Yep, that's my handwriting on the bias card.

We've still got a small stash of the last production of Ampex 456 professional tape in house that has been kept hermetically sealed and stored in cool and dry conditions. I did some trial recordings that yielded surprising results: While the recorder functioned wonderfully, the virgin tape had decayed to the point where it couldn't be played back for more than a few seconds without shedding gooey residue. I had to track down some better stuff and get my hands on some setup tapes.

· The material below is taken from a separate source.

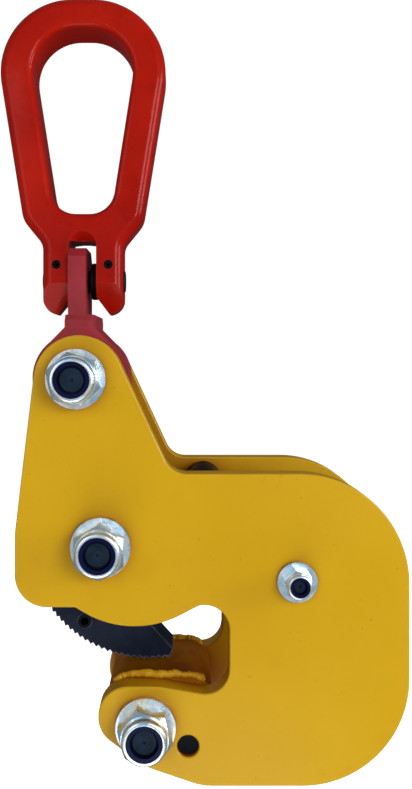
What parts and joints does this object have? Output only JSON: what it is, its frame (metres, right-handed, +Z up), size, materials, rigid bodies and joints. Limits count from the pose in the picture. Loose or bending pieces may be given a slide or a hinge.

People asked me, "What did your wife going to think when you came through the door with a console tape deck?" Good question because this deck is a monster! Frankly, I couldn't hold in my excitement and blabbed all about it to her immediately. Being amazingly tolerant (as usual), she gave me the green light to bring it home. I kept it there for a while but it eventually became clear to even me that it was too big a beastie for my home. Oh well. One can always dream. Another day, another challenge. I found a home for it in another facility where it is loved. But for a while there, it was actually mine!